Pour l'édification des fidèles, les exécutions capitales se faisaient en public, selon tout un rituel. Montaigne a assisté à l'une d'elle : le condamné a été d'abord étranglé par pendaison, puis son corps a été découpé en quatre quartiers devant des spectateurs horrifiés.

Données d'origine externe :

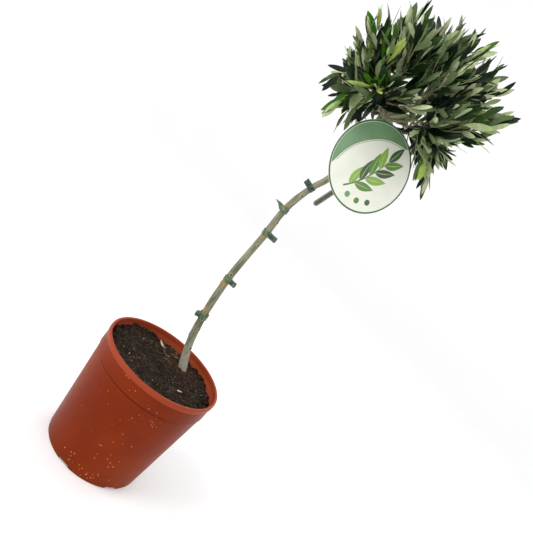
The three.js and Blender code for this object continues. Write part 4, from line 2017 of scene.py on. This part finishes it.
    def clears_tag(self, line: list[Vector], room: float) -> bool:
        """Whether a line keeps clear of the tag's card and of the view of its print.

        Args:
            line: points along the line.
            room: the room to keep.

        Returns:
            Whether it does.
        """
        for point in line:
            offset = point - TAG_CENTRE
            depth = offset.dot(Tag.facing)
            if (offset - Tag.facing * depth).length < TAG_RADIUS + 4 and abs(depth) < room:
                return False
            if depth > 0 and math.hypot(offset.x, offset.z) < self.tag_sight * TAG_RADIUS:
                return False
        return True


def within_box(point: Vector) -> bool:
    """Whether a point lies inside the frame's box, with a margin."""
    low, high = cad_bounds
    return all(low[i] / MM + BOX_MARGIN < point[i] < high[i] / MM - BOX_MARGIN for i in range(3))


@dataclass(frozen=True)
class Tint:
    """One pair of leaf colours, above and below, and how often a spray gets it."""

    name: str
    above: Colour
    below: Colour
    share: float


TINTS = (
    Tint("deep", paint(5, 22, 5), paint(92, 108, 70), 0.44),
    Tint("dark", paint(15, 38, 9), paint(168, 182, 136), 0.33),
    Tint("mid", paint(46, 70, 28), paint(182, 190, 148), 0.16),
    Tint("fresh", paint(52, 98, 6), paint(156, 178, 88), 0.07),
)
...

L'onzième de janvier au matin, comme M. de Montaigne sortait du logis à cheval, il rencontra qu'on sortait de prison Catena, un fameux voleur et capitaine des bannis, qui avait tenu en crainte toute l'Italie et duquel il se contait des meurtres énormes, et notamment de deux capucins auxquels il avait fait renier Dieu, promettant sur cette condition leur sauver la vie et les avait massacrés après cela, sans aucune occasion ni de commodité, ni de vengeance. Il s'arrêta pour voir ce spectacle. Outre la forme de France, ils font marcher devant le criminel un grand crucifix couvert d'un rideau noir et, à pied, un grand nombre d'hommes vêtus et masqués de toile, qu'on dit être des gentilhommes et autres apparants de Rome, qui se vouent à ce service d'accompagner les criminels qu'on mène au supplice et les corps des trépassés, et en font une confrérie. Il y en a deux de ceux là, ou moines, ainsi vêtus et couverts, qui assistent le criminel sur la charrette et le prêchent ; et l'un d'eux lui présente continuellement sur le visage et lui fait baiser sans cesse un tableau où est l'image de Notre-Seigneur. Cela fait qu'on ne puisse pas voir le visage du criminel par la rue. À la potence, qui est une poutre entre deux appuis, on lui tenait toujours cette image contre le visage, jusqu'à ce qu'il fut élancé. Il fit une mort commune, sans mouvement et sans parole. Était homme noir, de trente ans ou environ. Après qu'il fut étranglé, on le détrancha en quatre quartiers. Ils ne font guère mourir les hommes que d'une mort simple et exercent avec rudesse après la mort. M. de Montaigne y remarqua ce qu'il a dit ailleurs, combien le peuple s'effraie des rigueurs qui s'exercent sur les corps morts, car le peuple, qui n'avait pas senti de le voir étrangler, à chaque coup qu'on donnait pour le hacher s'écriait d'une voix piteuse. Soudain qu'ils sont morts, un ou plusieurs jésuites ou autres se mettent sur quelque lieu haut et crient au peuple, qui deça, qui delà, et le prêchent pour lui faire goûter cet exemple.

• Montaigne, Journal du Voyage de Michel de Montaigne en Italie, éd. Rome, 1774, p. 106-108.